The irony was that authors and artists had negotiated the deal for the relevant Copyright Act provisions. They had fought to keep the "commissioned" category out altogether, but they lost the fight; the industries succeeded in obtaining nine categories of commissioned works that could be designated as works made for hire. Unfortunately for freelance writers -- an amorphous, unorganized group -- the list consumes almost everything they do.
One might have thought this story would only repeat itself with musicians -- but it did not. The story of why recording artists have fared better than print authors in protecting their rights is an interesting one.
Mass Distribution and Its Consequences
Mass distribution is a positive good: it permits the artist to reach a greater and more geographically dispersed audience, and it provides creative goods to a wider community. Before the Internet, an individual artist simply could not achieve mass distribution without the intervening assistance of a music publisher. Artists were forced to enter into deals that were better for the record companies than themselves because it was the only way to touch the larger market. But times changed.
Enter the Internet, and then Napster -- and mass distribution with no intermediary was suddenly possible for virtually any artist. But unfortunately, artists could not benefit financially, because downloads were being taken for free.
In short, once the problem of mass distribution without intermediaries was solved, the problem of compensating artists arose. Artists now need to find ways to achieve mass distribution themselves, and slip out of the hammerhold of the industry.
A California Bill That Could Stop Long-Term Recording Contracts
These realities have not been lost on savvy music artists, including the likes of Sheryl Crow, Don Henley, and Carole King. All three were present this week to tout a bill recently introduced in the California legislature that would make it impossible for recording companies to insist on long-term contracts with recording artists.
Artists like Crow, Henley and King hope to break the grip of the recording industry just as actors and actresses broke the grip of the studio system -- through a rule that permits artists to be free agents, rather than, in their words, "indentured servants." They need this, because copyright law by itself is not enough to level the playing field, as print authors know only too well.
Copyright law gives artists a commodity, but it does not by itself create equality in bargaining power.

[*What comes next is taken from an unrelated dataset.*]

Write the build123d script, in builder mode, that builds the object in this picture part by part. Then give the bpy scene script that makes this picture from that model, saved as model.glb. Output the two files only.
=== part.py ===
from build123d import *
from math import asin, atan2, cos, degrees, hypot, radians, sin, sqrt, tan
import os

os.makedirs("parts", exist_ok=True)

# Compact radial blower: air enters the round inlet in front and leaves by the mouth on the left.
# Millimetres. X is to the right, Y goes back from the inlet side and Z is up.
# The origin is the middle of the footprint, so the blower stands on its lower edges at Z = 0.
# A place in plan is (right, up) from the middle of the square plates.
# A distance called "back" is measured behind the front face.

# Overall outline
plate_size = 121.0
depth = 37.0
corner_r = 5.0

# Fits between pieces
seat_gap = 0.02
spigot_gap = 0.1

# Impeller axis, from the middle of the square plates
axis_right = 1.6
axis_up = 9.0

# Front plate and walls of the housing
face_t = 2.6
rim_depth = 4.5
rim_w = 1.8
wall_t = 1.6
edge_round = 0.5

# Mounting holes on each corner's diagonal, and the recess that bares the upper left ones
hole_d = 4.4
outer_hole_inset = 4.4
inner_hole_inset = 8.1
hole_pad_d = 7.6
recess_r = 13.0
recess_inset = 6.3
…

Indeed, to the contrary, copyright law has been a tool for the recording industry to tilt bargaining in its direction. For example, the industry has imposed odious work-made-for-hire contracts that force even featured artists to bear the expense and burden of producing an album -- and it has done so even when it was clear such contracts should not be legally enforceable.
In 1999, the industry finally went too far -- enraging recording artists so much that they began to organize. That year, it managed to slip into the federal copyright amendments a provision stating that "sound recordings" could be commissioned works made for hire. Print authors know full well what this means: a swift shift of rights from artists to industry, with ever expanding numbers of works eligible for work-made-for-hire.

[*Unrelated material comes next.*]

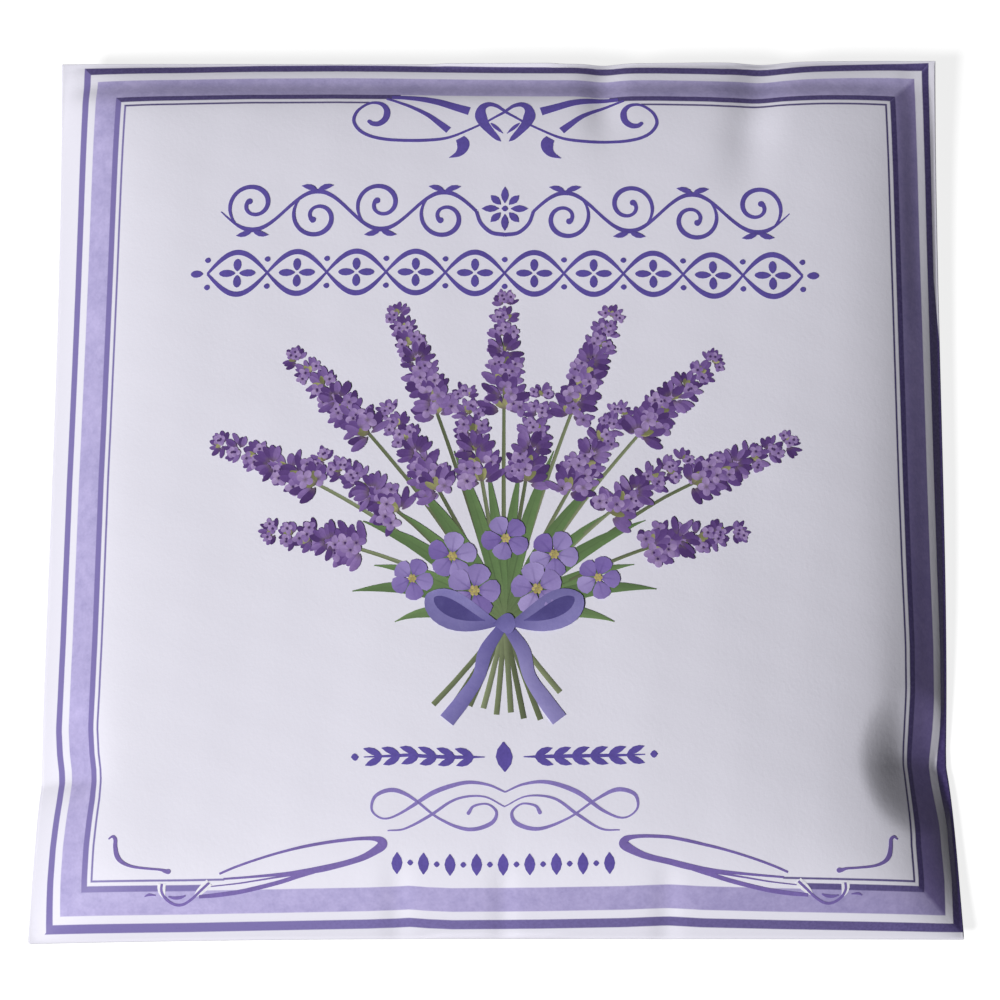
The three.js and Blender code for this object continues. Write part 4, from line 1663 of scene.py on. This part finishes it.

The Recording Artists Coalition and Its Agenda
As soon as recording artists understood what had happened, they took action. For recording artists, this dramatic change in the substantive law, made behind their backs, lit up opposition. Soon the "Recording Artists Coalition" was founded, which includes Crow, Henley, and King, among others.

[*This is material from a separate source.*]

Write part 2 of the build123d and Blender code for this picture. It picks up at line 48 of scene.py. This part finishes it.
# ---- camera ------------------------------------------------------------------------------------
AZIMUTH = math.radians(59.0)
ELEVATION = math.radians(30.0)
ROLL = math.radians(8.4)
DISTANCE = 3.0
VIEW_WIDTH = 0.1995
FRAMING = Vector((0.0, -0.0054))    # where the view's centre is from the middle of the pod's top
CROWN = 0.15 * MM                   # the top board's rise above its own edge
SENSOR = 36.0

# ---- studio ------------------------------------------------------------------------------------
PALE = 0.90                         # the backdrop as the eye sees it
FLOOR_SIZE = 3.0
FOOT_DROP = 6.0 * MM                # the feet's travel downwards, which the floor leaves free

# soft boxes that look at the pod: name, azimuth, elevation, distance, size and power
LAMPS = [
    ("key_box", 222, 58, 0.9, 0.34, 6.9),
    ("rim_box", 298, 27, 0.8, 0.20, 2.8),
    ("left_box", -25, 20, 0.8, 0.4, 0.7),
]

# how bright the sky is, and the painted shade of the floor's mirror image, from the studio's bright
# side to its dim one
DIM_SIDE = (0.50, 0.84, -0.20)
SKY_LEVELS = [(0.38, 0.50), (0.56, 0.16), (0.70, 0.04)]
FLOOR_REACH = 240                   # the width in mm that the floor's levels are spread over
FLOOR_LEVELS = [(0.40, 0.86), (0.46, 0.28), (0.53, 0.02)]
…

The organization began with a strong success: It overturned the "sound recording" work-made-for-hire amendment. After that, it looked for other means of finding a better balance of power for the exercise of artists' rights. The California bill is their latest attempt, and a perfectly reasonable proposal. I'm sure the recording industry is regretting that it ever bothered to grab the apple of work-made-for-hire, a move that turned artists into activists against them.
Recording Artists as Free Agents
Given the Internet's capacity for mass distribution, making recording artists free agents should go a long way towards righting the wrongs of yesterday. But challenges still lie ahead. It is not enough for it to be possible for artists to mass-distribute their work as free agents; it must be profitable, too, and profitable for the artists, not just for industry.
The key question is whether artists can secure sufficient control and understanding of copyright-protection technologies to prevent free downloads and make pay downloads widespread. The recording industry is already trying out its version of Napster-for-pay, and it may work, but for artists to truly gain power, they should probably own a Napster-for-pay site themselves and run it without industry control or intervention -- and with their own copyright-protection technologies
Fortunately, artists have some time to organize, incorporate, and potentially start their own site or sites. The music industry's two recently introduced pay-for-play systems smell of antitrust violations. They are therefore likely to be caught up in litigation for years, if not decades.
There is no reason why copyright-protection technology must be in the hands of industry, and certainly no reason for the government to construct the market, either. Rather, artists ought to gain access to the technology to protect the copyrights that are rightfully theirs on work they have created in the first place.
The moment is now -- if recording artists can only mobilize and organize to seize it. And if they do, perhaps their example could lead the way for print writers who are still wandering in the desert of work-made-for-hire to mobilize, organize, and mass-distribute, too.